Pimpinone oder:
Die ungleiche Heirat

Georg Philipp Telemann

Hamburg, 1725
PERSONENVespetta, Stubenmädchen (Sopran) – Pimpinone, ein alter Junggeselle (Baß).

Anfang des XVIII. Jahrhunderts


Libretto: Johann Philipp Praetorius nach Pietro Pariatis Vespetta e Pimpinone, vertont von Tommaso Albinoni, 1708.

Pimpinone ist ein echtes Intermezzo, kam also in den Akt-Pausen einer Opera seria, zuerst vermutlich von Händels Tamerlano zur Aufführung.

HANDLUNG

1. Teil
Die hübsche Vespetta ist auf der Suche nach einem neuen Herrn und möchte eine gute Partie machen. Der alte, ebenso reiche wie einfältige Pimpinone sucht gerade ein Kammermädchen, aber eines, das nicht nur hinter seinem Geld her ist.

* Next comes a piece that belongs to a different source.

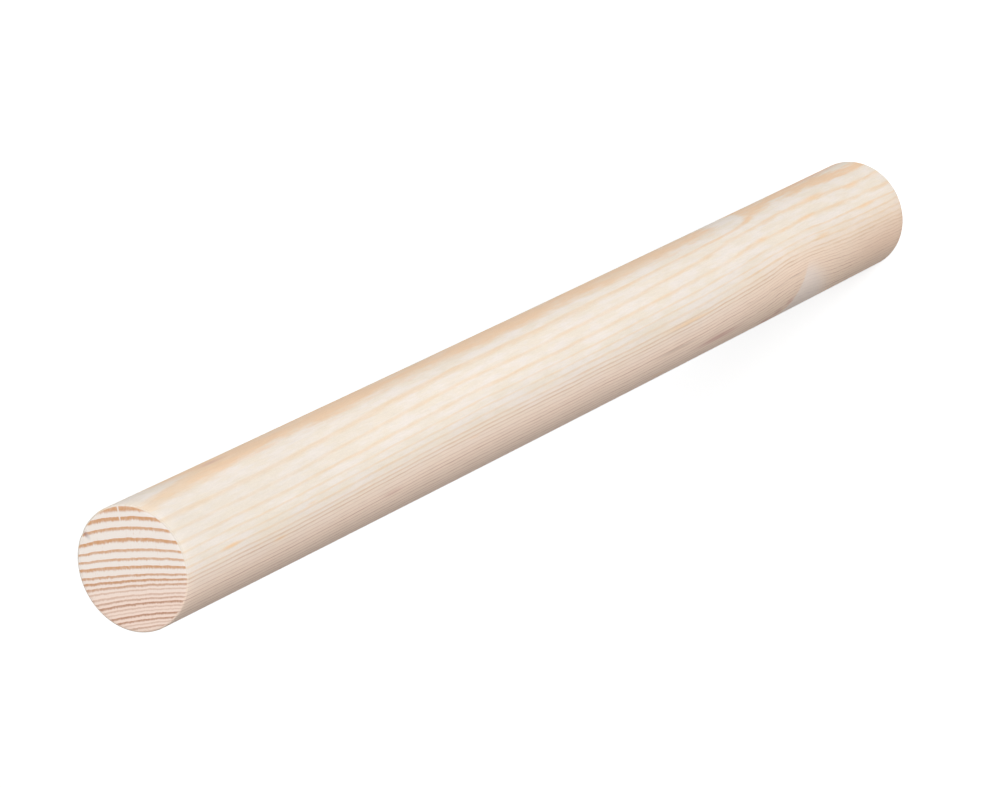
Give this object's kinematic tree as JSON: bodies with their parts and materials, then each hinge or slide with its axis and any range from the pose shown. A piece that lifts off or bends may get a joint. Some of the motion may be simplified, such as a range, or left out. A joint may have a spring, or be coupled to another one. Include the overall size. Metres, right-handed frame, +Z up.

Vespetta weiß ihre Vorzüge so klug zu preisen, daß die beiden rasch handelseins werden. Vespetta darf sogar die Höhe ihres Lohn selbst festsetzen.

2. Teil
Es dauert nicht lange, und Pimpinone ist bis über beide Ohren in Vespetta verliebt. Selbst den Schlüssel zum Geldschrank vertraut er ihr an. Nun droht Vespetta, ihn zu verlassen, denn ihre Ehre stehe auf dem Spiel: In der Stadt beginnt man schon über die beiden zu tuscheln. Da sie aber verspricht, stets sparsam zu wirtschaften und immer zu gehorchen, ist Pimpinone nicht abgeneigt, sie zu ehelichen. Er überschreibt ihr ein kleines Vermögen als Mitgift. Vespetta triumphiert – Pimpinone freut sich auf die Hochzeit mit seiner jungen Braut.

3. Teil
Doch der erste Ehestreit ist vorprogrammiert. Vespetta führt das Leben einer feinen Dame und denkt nicht daran, ihrem Gemahl Rechenschaft über ihren Tagesablauf zu geben. Vor allem möchte sie sich nicht daheim langweilen. Auf Pimpinoes Einwand, er könnte es ja ebenso halten, setzt es eine Ohrfeige. Die Drohung, ihre Mitgift einzuklagen, bringt Pimpinone zu der Einsicht, es sei besser, Vespetta gewähren zu lassen.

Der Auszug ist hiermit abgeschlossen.